The policy-setting Monetary Board now looks more likely to cut key rates after inflation slipped below expectations and hit a 5½-year low in April, analysts said on Wednesday.
Progress on the inflation front will create room for further monetary policy easing the rest of the year, Sarah Tan, economist at Moody’s Analytics, said.
“We anticipate at least one more 25-basis-point rate cut in the second half of 2025,” Tan said in a report sent on Wednesday.
Inflation slowed further to 1.4 percent in April from 1.8 percent in March, driven by lower rice prices and easing food costs, the Philippine Statistics Authority announced on Tuesday.
April’s inflation rate was the lowest since November 2019, when it sank to 1.2 percent.
Tan said a lower policy rate would help ease the financial burden on Filipino households.
“It will also provide some relief to the domestic economy, offsetting the negative effects of a weakening trade environment as US tariff increases,” Tan said.
Moody’s expects inflation to stay close to the lower end of the BSP’s target range of 2 percent to 4 percent for gthe whole of 2025.
“Even if global inflation rises due to supply-chain disruptions stemming from evolving US trade policies, it is unlikely that inflation in the Philippines will exceed the upper limit of the target range,” Tan said.
During its Monetary Board meeting on April 10, the Bangko Sentral ng Pilipinas (BSP) decided to cut its Target Reverse Repurchase Rate rate by 25 basis points to 5.5 percent, citing a more manageable inflation outlook.
Interest rates on overnight deposits were adjusted accordingly to 5 percent, and the lending facilities to 6 percent.
Euben Paracuelles and Nabila Amani, analysts at Nomura Global Markets Research, reiterated their call for the BSP to deliver an additional 75 bps in rate cuts this year.
“This would bring total rate cuts in this cycle to 175 bps, which would be among the most decisive in the region,” they said in a report.
The cut would bring the key rate to 4.75 percent, below the 5 percent that Nomura Global sees as the BSP’s neutral rate.
“We assign a fairly high likelihood to BSP delivering another 25 bps cut at its next meeting on June 19,” Nomura Global’s analysts said.
They also lowered their CPI inflation forecasts for full-year 2025 to 1.8 percent from 2.2 percent, and 2.7 percent from 2.9 percent in 2026.
“April inflation marks three successive months of substantial declines in headline inflation, which has now been below BSP’s 2-4 percent target since March,” Paracuelles and Amani said.
Aris Dacanay, HSBC economist for Asean, said low inflation is likely to support domestic demand moving forward, “offsetting some of the headwinds in trade and bolstering the economy’s resilience.”
“Headline CPI continues to slide fast. Though electricity rates and train fares were hiked during April, the decline in food prices were more than enough to bring inflation down,” Dacanay said.
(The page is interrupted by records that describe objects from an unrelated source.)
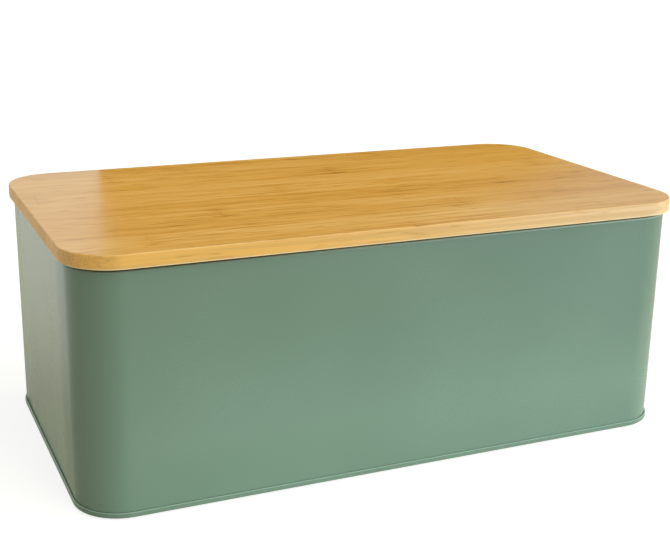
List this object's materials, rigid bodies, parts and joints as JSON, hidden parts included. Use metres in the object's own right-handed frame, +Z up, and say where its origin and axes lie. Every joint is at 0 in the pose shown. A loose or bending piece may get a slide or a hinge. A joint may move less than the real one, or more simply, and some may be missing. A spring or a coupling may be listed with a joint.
{
  "type": "bread bin",
  "caption": "Rounded-rectangle sheet-steel bread bin with a rolled mouth, a double-seamed foot and a lift-off bamboo board lid that plugs into the mouth.",
  "frame": {"origin": "on the table under the middle of the bin", "axes": "+X along the length, to the right as seen from the front; -Y is the front; +Z up"},
  "size_m": [0.343, 0.188, 0.1329],
  "materials": {
    "sage_paint": "satin",
    "bamboo": "satin oiled",
    "pad_rubber": "matt"
  },
  "bodies": {
    "bin": {"body_wall": "sage_paint", "base_pan": "sage_paint", "pad_front_left": "pad_rubber", "pad_front_right": "pad_rubber", "pad_back_left": "pad_rubber", "pad_back_right": "pad_rubber"},
    "lid": {"lid_stave_01": "bamboo", "lid_stave_02": "bamboo", "lid_stave_03": "bamboo", "lid_stave_04": "bamboo", "lid_stave_05": "bamboo", "lid_stave_06": "bamboo", "lid_stave_07": "bamboo", "lid_stave_08": "bamboo", "lid_stave_09": "bamboo", "lid_stave_10": "bamboo"}
  },
  "joints": [
    {"name": "lid_lift", "type": "slide", "parent": "bin", "child": "lid", "axis": [0, 0, 1], "range_m": [0, 0.07]}
  ]
}
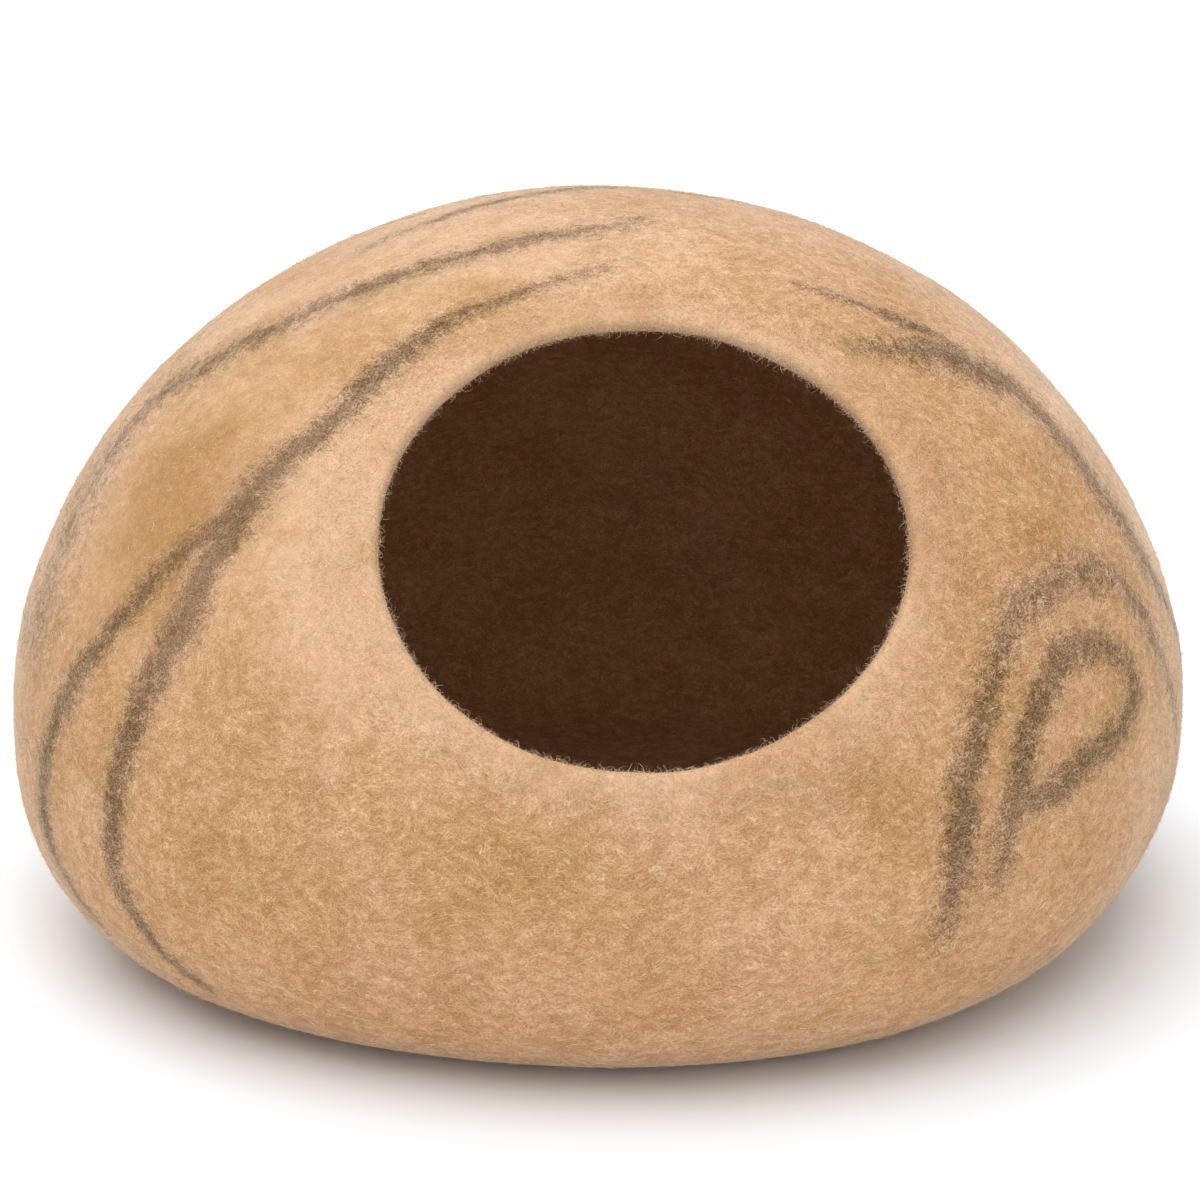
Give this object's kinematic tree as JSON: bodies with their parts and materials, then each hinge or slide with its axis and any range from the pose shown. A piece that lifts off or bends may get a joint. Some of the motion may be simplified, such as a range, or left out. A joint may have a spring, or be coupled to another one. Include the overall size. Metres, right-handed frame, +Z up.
{
  "type": "felt cat cave",
  "caption": "Domed pet bed felted from wool in one seamless piece, with a flat base, a round bulging wall and one slanted, nearly round mouth at the front.",
  "frame": {"origin": "middle of the flat base, on the surface that the cave stands on", "axes": "+Z up, the mouth faces -Y, and +X is to the right of someone who looks at the mouth"},
  "size_m": [0.4975, 0.5013, 0.304],
  "materials": {
    "felt": "thick wet-felted wool, matt and slightly hairy, mottled tan with soft darker veins"
  },
  "bodies": {
    "root": {"felt_shell": "felt"}
  },
  "joints": []
}
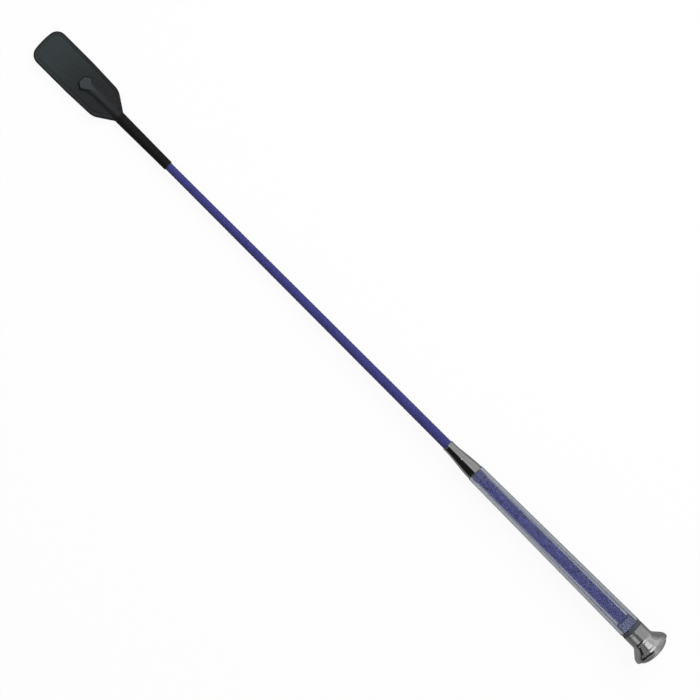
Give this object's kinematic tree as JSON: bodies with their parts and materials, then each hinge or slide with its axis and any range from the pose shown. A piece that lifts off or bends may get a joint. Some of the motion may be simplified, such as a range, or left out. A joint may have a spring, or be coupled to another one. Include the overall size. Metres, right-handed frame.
{
  "type": "riding crop",
  "caption": "Riding crop with a braided tapered shaft, a clear grip tube with a chromed ferrule and flared pommel, and a broad stitched leather keeper.",
  "frame": {"origin": "on the shaft's axis, in the middle of the pommel's collar, where a rack clip holds the crop", "axes": "+X along the shaft towards the keeper's tip, +Y across the keeper, +Z out of the keeper's front face"},
  "size_m": [0.65, 0.0308, 0.0308],
  "materials": {
    "rod": "bare glass-fibre rod, resin sheen",
    "braid": "tight round plait of royal blue thread, slightly glossy",
    "black_rubber": "matt black",
    "leather": "black leather, fine grain, semi matt, burnished edge",
    "filler": "bonded leather board",
    "thread": "waxed black thread",
    "chrome": "bright plated, light handling marks",
    "steel": "plain steel",
    "bush_plastic": "translucent grey plastic",
    "plug_plastic": "blue-grey plastic",
    "clear_tube": "clear acrylic, polished"
  },
  "bodies": {
    "handle_and_shaft": {"rod_core": "rod", "braid_cover": "braid", "tip_guard": "black_rubber", "ferrule": "chrome", "ferrule_tack": "steel", "front_bush": "bush_plastic", "grip_tube": "clear_tube", "rear_washer": "black_rubber", "rear_plug": "plug_plastic", "pommel_flare": "chrome", "pommel_end_disc": "chrome", "pommel_pin": "steel", "neck_binding": "thread", "keeper_neck_front": "leather", "keeper_neck_back": "leather", "keeper_neck_filler": "filler", "keeper_neck_stitching": "thread"},
    "keeper_blade": {"keeper_blade_front": "leather", "keeper_blade_back": "leather", "keeper_blade_filler": "filler", "keeper_blade_stitching": "thread"}
  },
  "joints": [
    {"name": "keeper_flex", "type": "hinge", "parent": "handle_and_shaft", "child": "keeper_blade", "pos_m": [0.5906, 0, 0], "axis": [0, 1, 0], "range_deg": [-40, 40], "stiffness_Nm_per_rad": 0.25}
  ]
}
The weak inflation print is “good news for the Philippine economy at a time when uncertainty looms over the outlook of trade and the global economy,” he added.
HSBC’s baseline scenario places the BSP’s policy rate at 5 percent by the fourth quarter of 2025. It expects the central bank to implement a rate cut in August.
Deepali Bhargava, ING regional head of research for Asia-Pacific, said the odds that the central bank will continue to cut rates are getting higher.
“The lower-than-expected inflation trajectory, stronger-than-expected local currency, and high real rates, combined with uncertainty on global growth, reinforce our view that the monetary policy easing from the BSP is far from over,” Bhargava said in a separate report.
She said ING is adding another rate cut to their 2025 forecast, with the policy rate ending the year at 5 percent.
“We now expect the policy rate to reach 4.75 percent by the end of the year. Much of the tariff story will continue to unfold before the next policy meeting in June. Fresh threats to global growth and a modest inflation reading for May would keep considerations of a June cut alive,” Bhargava said.
ING is revising its CPI inflation forecast to 2.4 percent this year from 2.8 percent.
“This is based on lower-than-expected readings in the first quarter, a significant drop in oil prices, and a sharp appreciation in the local currency,” Bhargava said.